The Company will use the remaining proceeds to fund its growth strategy, which includes upgrading Aria’s legacy RNG projects, converting existing landfill gas-to-electric projects to RNG projects, and developing its substantial backlog of greenfield RNG project opportunities. Archaea management and the Rice family have transferred 100% of their Archaea Energy equity into equity of the Company.
Archaea Energy LLC’s senior management team will continue to lead the Company, including Nick Stork, Richard Walton (President), Eric Javidi (Chief Financial Officer), Lindsay Ellis (General Counsel and Corporate Secretary), Brian McCarthy (Chief Investment Officer), Derek Kramer (Chief Technology Officer), Chad Bellah (Chief Accounting Officer), and Ted Yowonske (Chief Development Officer).
The Company’s Board of Directors will be comprised of seven directors, six of whom are “independent directors” as defined in the NYSE listing standards and applicable U.S. Securities and Exchange Commission (“SEC”) rules. The directors will be J. Kyle Derham, Dr. Kathryn Jackson, Joseph Malchow, Scott Parkes, Daniel Joseph Rice, IV, Nick Stork, and James Torgerson.
A more detailed description of the transaction can be found in the definitive proxy statement filed by RAC with the SEC on August 12, 2021.

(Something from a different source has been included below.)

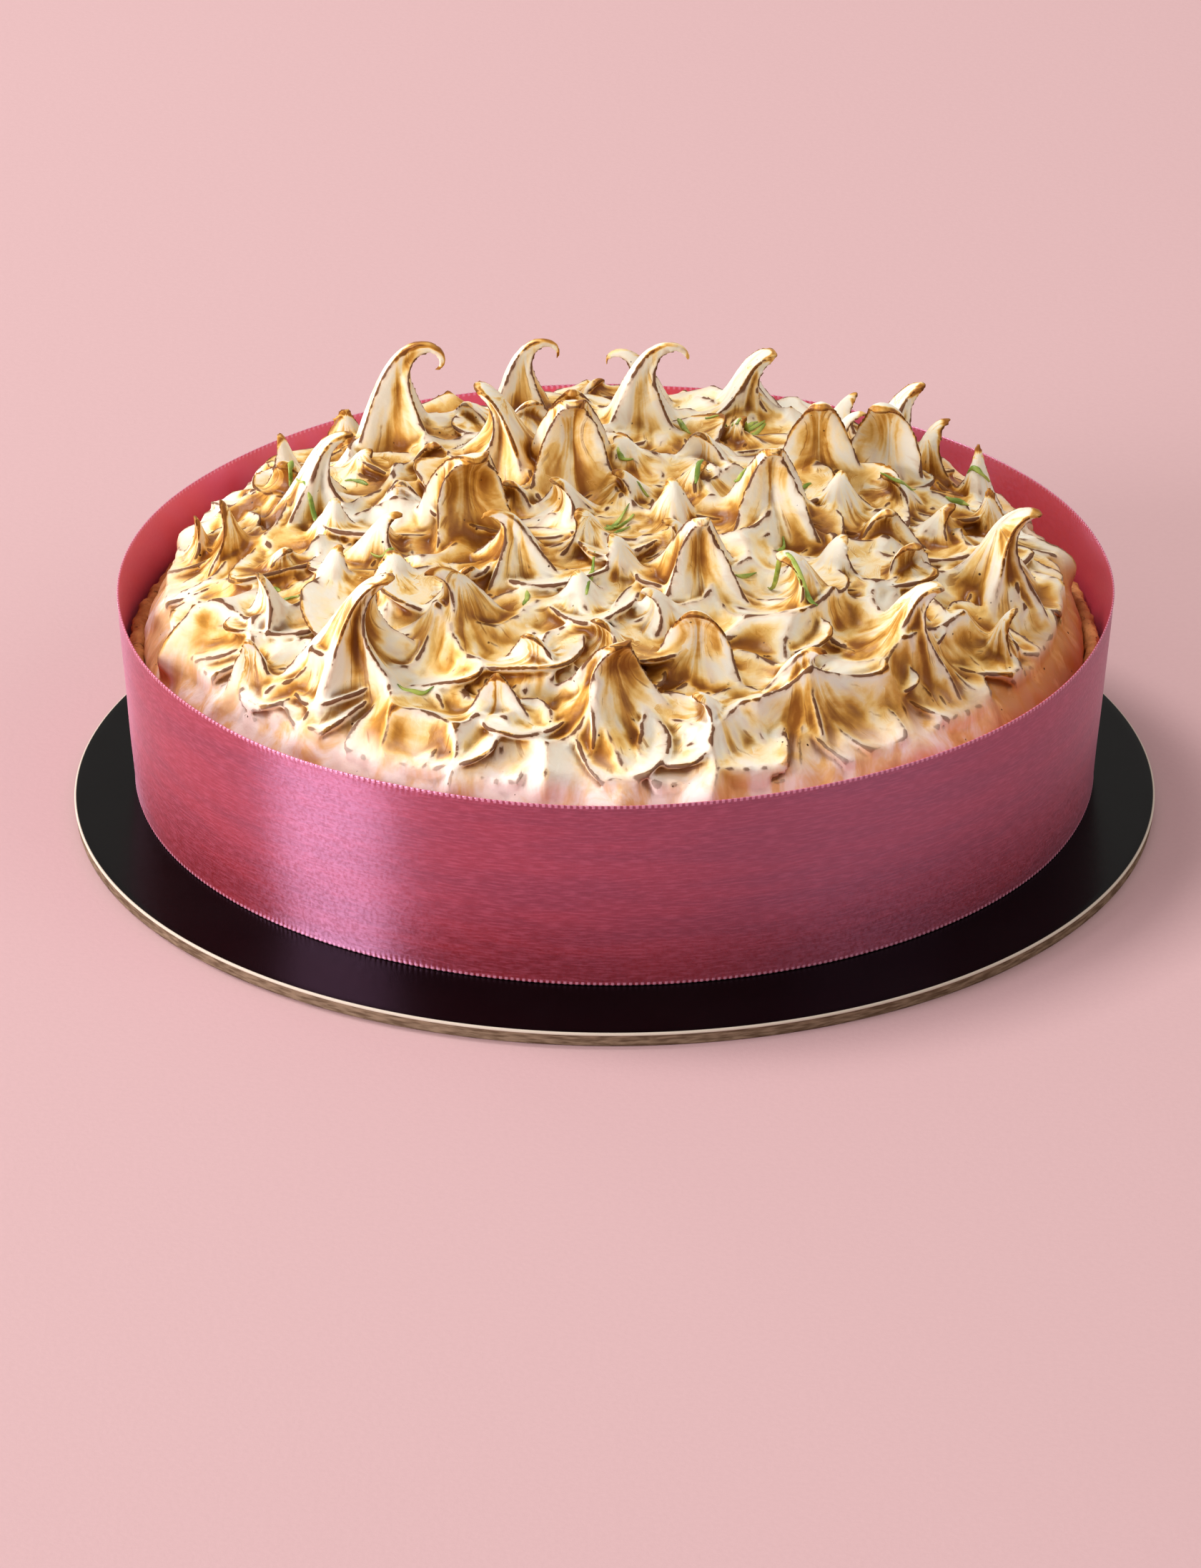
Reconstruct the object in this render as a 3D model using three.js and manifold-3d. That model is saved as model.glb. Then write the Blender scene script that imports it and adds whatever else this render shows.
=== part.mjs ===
// A ten-inch lemon meringue pie: a deep pastry case, a heap of torched meringue pulled up into
// hooked peaks with strips of lime zest lying on it, a satin ribbon wrapped round the side,
// and the round card board that it is carried on. Millimetres, +Z up, origin at the centre of
// the board's underside.
import * as THREE from "three";
import { mergeVertices } from "three/addons/utils/BufferGeometryUtils.js";
import Module from "manifold-3d";

const wasm = await Module();
wasm.setup();

// ---- Driving dimensions ----
const BOARD_RADIUS = 140;
const BOARD_THICKNESS = 3.8;
const PIE_SETBACK = 10; // the pie stands this far behind the board's centre
const RIBBON_WIDTH = 52;
const RIBBON_THICKNESS = 0.8;
const RIBBON_FOOT_RADIUS = 124; // outer face
const RIBBON_TOP_RADIUS = 128.5;
const CASE_HEIGHT = 37.2; // of the pastry case, board to rim
const CASE_WALL = 4;
const CLEARANCE = 0.4; // between one piece and the next
const HEAP_RISE = 35; // height of the bowls' floors above the rim, at the middle
const BOWL_RADIUS = 12; // of the bowls that the spoon left round each peak
const BOWL_DEPTH = 7.5;
const HIGHEST_RIDGE = 1.6; // share of a bowl's depth at which the ridges between bowls are cut off
const SHOULDER_BOWLS = 34; // a ring of bowls where the top turns down into the wall
const SHOULDER = 0.955; // share of the heap's radius that no peak or flake passes
const DROOP = 1.6; // how far what is drawn in there hangs down
const CURL = 2.8; // how late a peak's curl comes: the higher, the nearer its tip
const ZEST_WIDTH = 1.2;
const ZEST_THICKNESS = 0.9;
const ZEST_SUNK = 0.1; // into the meringue, below its middle
const FINEST_RELIEF = 0.3; // what is smaller is smoothed away, to spare triangles
const LEAST_FLAKE = 1.7; // flakes on top that are smaller than this are too fine for the solid

const FLOOR_OF_PIE = BOARD_THICKNESS;
const RIM_Z = FLOOR_OF_PIE + CASE_HEIGHT;
const CASE_FOOT_RADIUS = RIBBON_FOOT_RADIUS - RIBBON_THICKNESS - CLEARANCE;
const RIBBON_FLARE = (RIBBON_TOP_RADIUS - RIBBON_FOOT_RADIUS) / RIBBON_WIDTH;
const CASE_RIM_RADIUS = CASE_FOOT_RADIUS + RIBBON_FLARE * CASE_HEIGHT;
const HEAP_RADIUS = CASE_RIM_RADIUS - CASE_WALL - CLEARANCE;
const HEAP_FLOOR_Z = RIM_Z - 5;
const GOLDEN_ANGLE = Math.PI * (3 - Math.sqrt(5));
const TURN = 2 * Math.PI;

// ---- The main peaks, placed from the pie's axis ----
// at: foot on the plan; top: height above the table; width: half the foot's width;
// lean: the way it is pulled, 0 towards +X and 90 towards +Y; bend: how far its tip curls over;
// flutes: how many bowls stand round it.
const PEAKS = [
  { at: [-58, 60], top: 96, width: 19, lean: 0, bend: 270, flutes: 4 },
  { at: [-28, 27], top: 100, width: 25, lean: 185, bend: 75, flutes: 5 },
  { at: [-25, 84], top: 87, width: 15, lean: 0, bend: 235, flutes: 4 },
  { at: [-26, 91], top: 77, width: 9, lean: 90, bend: 20, flutes: 3 },
  { at: [7, 84], top: 84, width: 14, lean: 180, bend: 215, flutes: 3 },
  { at: [7, 58], top: 97, width: 18, lean: 0, bend: 190, flutes: 4 },
  { at: [35, 76], top: 87, width: 21, lean: 0, bend: 95, flutes: 4 },
  { at: [74, 57], top: 86, width: 19, lean: 10, bend: 85, flutes: 4 },
  { at: [60, 68], top: 79, width: 17, lean: 10, bend: 70, flutes: 3 },
  { at: [53, 31], top: 95, width: 20, lean: 275, bend: 100, flutes: 3 },
  { at: [59, 44], top: 84, width: 11, lean: 0, bend: 120, flutes: 3 },
  { at: [72, 37], top: 92, width: 19, lean: 250, bend: 110, flutes: 3 },
  { at: [82, 48], top: 79, width: 11, lean: 30, bend: 110, flutes: 3 },
  { at: [95, 36], top: 78, width: 11, lean: 90, bend: 40, flutes: 3 },
  { at: [97, 14], top: 76, width: 10, lean: 80, bend: 25, flutes: 3 },
  { at: [98, -20], top: 84, width: 22, lean: 10, bend: 125, flutes: 5 },
  { at: [40, -8], top: 100, width: 23, lean: 275, bend: 85, flutes: 4 },
  { at: [-11, 18], top: 102, width: 24, lean: 275, bend: 95, flutes: 4 },
  { at: [-77, 14], top: 91, width: 17, lean: 10, bend: 110, flutes: 4 },
  { at: [-99, 4], top: 78, width: 14, lean: 180, bend: 35, flutes: 3 },
  { at: [-107, 12], top: 70, width: 11, lean: 190, bend: 25, flutes: 3 },
  { at: [-86, 50], top: 76, width: 12, lean: 150, bend: 30, flutes: 3 },
  { at: [-71, 72], top: 73, width: 11, lean: 100, bend: 25, flutes: 3 },
  { at: [-65, -70], top: 91, width: 25, lean: 345, bend: 90, flutes: 5 },
  { at: [-39, -60], top: 88, width: 20, lean: 200, bend: 135, flutes: 3 },
  { at: [-25, -32], top: 91, width: 18, lean: 195, bend: 150, flutes: 4 },
  { at: [-38, -8], top: 98, width: 22, lean: 290, bend: 110, flutes: 4 },
  { at: [74, -60], top: 82, width: 21, lean: 5, bend: 115, flutes: 4 },
  { at: [46, -84], top: 77, width: 19, lean: -20, bend: 130, flutes: 4 },
  { at: [-87, -42], top: 79, width: 15, lean: 200, bend: 50, flutes: 3 },
  { at: [-91, -60], top: 70, width: 12, lean: 250, bend: 60, flutes: 3 },
  { at: [-29, -92], top: 75, width: 15, lean: 265, bend: 30, flutes: 3 },
  { at: [48, -48], top: 86, width: 18, lean: 190, bend: 120, flutes: 3 },
  { at: [21, -43], top: 96, width: 22, lean: 280, bend: 100, flutes: 4 },
  { at: [-1, -90], top: 83, width: 21, lean: 300, bend: 85, flutes: 4 },
  { at: [98, -46], top: 70, width: 12, lean: 0, bend: 70, flutes: 3 },
  { at: [21, -76], top: 85, width: 19, lean: 260, bend: 90, flutes: 3 },
];
const LESSER_PEAKS = 92; // places tried for them, on a sunflower spiral
const LESSER_SPACING = 17;
const LESSER_REACH = 0.82; // share of the heap's radius
const FLAKES_ROUND_SIDE = 34;
const FLAKES_ON_TOP = 64;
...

Moelis & Company LLC acted as advisor to the RAC Special Committee, which was composed of independent directors of RAC and formed to negotiate the business combination. Richards, Layton and Finger PA served as legal counsel to the RAC Special Committee. Kirkland & Ellis LLP served as legal counsel to RAC. Pillsbury Winthrop Shaw Pittman LLP served as legal counsel to Archaea Energy LLC. Barclays acted as financial advisor to Aria Energy LLC. Orrick served as legal counsel to Aria Energy LLC. Citi and Jefferies LLC acted as lead placement agents and Roth Capital Partners LLC acted as co-placement agent on the PIPE.

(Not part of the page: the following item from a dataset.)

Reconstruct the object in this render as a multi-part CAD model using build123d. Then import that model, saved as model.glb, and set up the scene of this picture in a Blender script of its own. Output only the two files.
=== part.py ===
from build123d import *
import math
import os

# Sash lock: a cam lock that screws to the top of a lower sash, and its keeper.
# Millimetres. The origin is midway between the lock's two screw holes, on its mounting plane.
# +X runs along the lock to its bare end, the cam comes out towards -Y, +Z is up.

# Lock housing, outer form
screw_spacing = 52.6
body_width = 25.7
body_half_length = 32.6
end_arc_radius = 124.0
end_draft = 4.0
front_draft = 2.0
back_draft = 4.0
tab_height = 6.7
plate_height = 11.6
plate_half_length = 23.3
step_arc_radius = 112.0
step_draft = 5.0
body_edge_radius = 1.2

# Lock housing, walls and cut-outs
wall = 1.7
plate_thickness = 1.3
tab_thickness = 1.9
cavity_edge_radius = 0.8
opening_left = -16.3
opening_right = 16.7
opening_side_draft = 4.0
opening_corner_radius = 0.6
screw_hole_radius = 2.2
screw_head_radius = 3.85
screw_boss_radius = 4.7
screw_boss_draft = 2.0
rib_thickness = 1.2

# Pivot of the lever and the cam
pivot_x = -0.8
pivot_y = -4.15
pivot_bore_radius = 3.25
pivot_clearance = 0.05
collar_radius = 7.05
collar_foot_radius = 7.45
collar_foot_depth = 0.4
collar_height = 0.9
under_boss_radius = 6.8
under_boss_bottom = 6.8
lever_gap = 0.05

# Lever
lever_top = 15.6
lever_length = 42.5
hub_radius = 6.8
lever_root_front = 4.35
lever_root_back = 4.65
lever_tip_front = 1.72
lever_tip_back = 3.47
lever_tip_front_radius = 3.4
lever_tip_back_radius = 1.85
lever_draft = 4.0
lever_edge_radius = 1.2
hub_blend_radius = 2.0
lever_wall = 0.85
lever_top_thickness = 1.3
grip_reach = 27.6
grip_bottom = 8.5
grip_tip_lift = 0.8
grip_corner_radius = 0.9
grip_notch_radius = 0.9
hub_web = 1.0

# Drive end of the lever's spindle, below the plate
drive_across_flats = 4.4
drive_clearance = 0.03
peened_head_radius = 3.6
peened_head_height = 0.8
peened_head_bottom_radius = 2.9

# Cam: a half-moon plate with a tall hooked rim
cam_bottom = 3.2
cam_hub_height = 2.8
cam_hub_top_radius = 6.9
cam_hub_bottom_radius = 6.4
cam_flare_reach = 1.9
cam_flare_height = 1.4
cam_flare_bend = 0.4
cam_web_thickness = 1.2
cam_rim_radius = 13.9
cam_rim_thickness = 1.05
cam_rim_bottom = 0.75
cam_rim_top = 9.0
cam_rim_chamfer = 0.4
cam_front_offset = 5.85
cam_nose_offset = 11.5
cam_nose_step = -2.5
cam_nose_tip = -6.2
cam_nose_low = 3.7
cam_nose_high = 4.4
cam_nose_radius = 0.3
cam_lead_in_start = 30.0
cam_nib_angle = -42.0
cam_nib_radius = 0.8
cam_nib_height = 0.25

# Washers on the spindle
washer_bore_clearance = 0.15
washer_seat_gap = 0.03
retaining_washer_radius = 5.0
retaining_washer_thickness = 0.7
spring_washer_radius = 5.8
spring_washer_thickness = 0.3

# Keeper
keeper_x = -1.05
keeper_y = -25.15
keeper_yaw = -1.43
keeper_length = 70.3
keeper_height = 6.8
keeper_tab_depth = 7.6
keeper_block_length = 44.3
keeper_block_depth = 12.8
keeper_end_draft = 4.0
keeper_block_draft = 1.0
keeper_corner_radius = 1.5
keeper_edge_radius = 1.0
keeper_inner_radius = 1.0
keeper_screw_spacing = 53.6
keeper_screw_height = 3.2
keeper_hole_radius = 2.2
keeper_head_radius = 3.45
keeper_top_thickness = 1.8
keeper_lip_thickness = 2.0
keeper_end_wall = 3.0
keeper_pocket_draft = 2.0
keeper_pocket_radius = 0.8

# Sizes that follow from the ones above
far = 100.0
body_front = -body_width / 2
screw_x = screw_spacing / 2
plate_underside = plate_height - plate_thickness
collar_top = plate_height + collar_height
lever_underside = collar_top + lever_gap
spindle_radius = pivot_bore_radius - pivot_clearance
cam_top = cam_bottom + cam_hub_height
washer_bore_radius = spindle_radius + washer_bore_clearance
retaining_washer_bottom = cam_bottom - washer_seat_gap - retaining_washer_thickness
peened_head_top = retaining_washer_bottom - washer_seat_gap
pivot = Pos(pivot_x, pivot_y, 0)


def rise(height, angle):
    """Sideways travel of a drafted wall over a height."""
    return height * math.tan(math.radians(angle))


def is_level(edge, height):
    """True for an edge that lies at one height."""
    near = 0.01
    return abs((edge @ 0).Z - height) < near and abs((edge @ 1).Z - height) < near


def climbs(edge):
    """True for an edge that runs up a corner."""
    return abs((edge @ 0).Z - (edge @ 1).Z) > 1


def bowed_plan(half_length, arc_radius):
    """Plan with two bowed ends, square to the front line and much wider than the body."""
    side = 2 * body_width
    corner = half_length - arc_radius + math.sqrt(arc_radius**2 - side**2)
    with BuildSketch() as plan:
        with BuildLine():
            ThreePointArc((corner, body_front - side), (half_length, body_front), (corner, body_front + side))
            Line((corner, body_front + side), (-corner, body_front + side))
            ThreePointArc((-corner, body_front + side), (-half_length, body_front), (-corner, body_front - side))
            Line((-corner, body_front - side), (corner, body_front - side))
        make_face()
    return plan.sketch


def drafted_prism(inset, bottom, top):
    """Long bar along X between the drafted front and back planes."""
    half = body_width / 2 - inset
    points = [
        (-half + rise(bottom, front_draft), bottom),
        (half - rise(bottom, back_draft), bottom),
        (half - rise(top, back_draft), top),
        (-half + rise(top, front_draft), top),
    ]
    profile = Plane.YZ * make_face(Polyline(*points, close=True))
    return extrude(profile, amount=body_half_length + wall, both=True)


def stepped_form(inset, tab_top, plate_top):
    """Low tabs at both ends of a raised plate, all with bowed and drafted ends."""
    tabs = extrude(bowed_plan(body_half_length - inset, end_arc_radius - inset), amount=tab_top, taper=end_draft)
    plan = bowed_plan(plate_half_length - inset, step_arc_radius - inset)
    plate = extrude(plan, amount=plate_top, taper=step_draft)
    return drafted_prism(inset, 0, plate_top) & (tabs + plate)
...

Archaea Energy Inc. is one of the largest RNG producers in the U.S., with an industry leading RNG platform and expertise in developing, constructing, and operating RNG facilities to capture waste emissions and convert them into low carbon fuel. Archaea’s innovative, technology-driven approach is backed by significant gas processing expertise, enabling Archaea to deliver RNG projects that are expected to have higher uptime and efficiency, and lower development costs and time to market, than industry averages. Archaea partners with landfill and farm owners to help them transform their long-lived feedstock sources into RNG and convert their facilities into renewable energy centers. Archaea’s differentiated commercial strategy is focused on long-term contracts that provide commercial partners a reliable, non-intermittent, sustainable decarbonizing solution to displace fossil fuels in high-carbon emission processes and industries.
Additional information is available at www.archaeaenergy.com/.
Rice Acquisition Corp. is led by former executives of Rice Energy and EQT, the largest natural gas producer in the U.S. RAC intends to leverage its expertise building industry-leading energy production companies to develop the world’s clean energy supply.
Forward Looking Statements
The information included herein and in any oral statements made in connection herewith include “forward-looking statements” within the meaning of Section 27A of the Securities Act of 1933, as amended, and Section 21E of the Securities Exchange Act of 1934, as amended. Forward-looking statements may be identified by the use of words such as “may,” “might,” “will,” “would,” “could,” “should,” “forecast,” “intend,” “seek,” “target,” “anticipate,” “believe,” “expect,” “estimate,” “plan,” “outlook,” and “project” and other similar expressions, although not all forward looking statements contain such identifying words. All statements other than historical facts are forward looking statements. Such statements include, but are not limited to, statements concerning market conditions and trends, earnings, performance, strategies, prospects and other aspects of the business of the Company. Forward looking statements are based on current expectations, estimates, projections, targets, opinions and/or beliefs of the Company, and such statements involve known and unknown risks, uncertainties and other factors.
The risks and uncertainties that could cause those actual results to differ materially from those expressed or implied by these forward looking statements include, but are not limited to: (a) the ability to recognize the anticipated benefits of the business combination and any transactions contemplated thereby, which may be affected by, among other things, competition, the ability of the Company to grow and manage growth profitably and retain its management and key employees; (b) the possibility that the Company may be adversely affected by other economic, business, and/or competitive factors; (c) the Company’s ability to develop and operate new projects; (d) the reduction or elimination of government economic incentives to the renewable energy market; (e) delays in acquisition, financing, construction and development of new projects; (f) the length of development cycles for new projects, including the design and construction processes for the Company’s projects; (g) the Company’s ability to identify suitable locations for new projects; (h) the Company’s dependence on landfill operators; (i) existing regulations and changes to regulations and policies that effect the Company’s operations; (j) decline in public acceptance and support of renewable energy development and projects; (k) demand for renewable energy not being sustained; (l) impacts of climate change, changing weather patterns and conditions, and natural disasters; (m) the ability to secure necessary governmental and regulatory approvals; and (n) other risks and uncertainties indicated in the definitive proxy statement filed by RAC, including those under "Risk Factors" therein, and other documents filed or to be filed with the SEC by the Company.
The foregoing list of factors is not exclusive. You should not place undue reliance upon any forward looking statements, which speak only as of the date made. The Company does not undertake or accept any obligation or undertaking to update or revise the forward looking statements set forth herein, whether as a result of new information, future events or otherwise, except as may be required by law.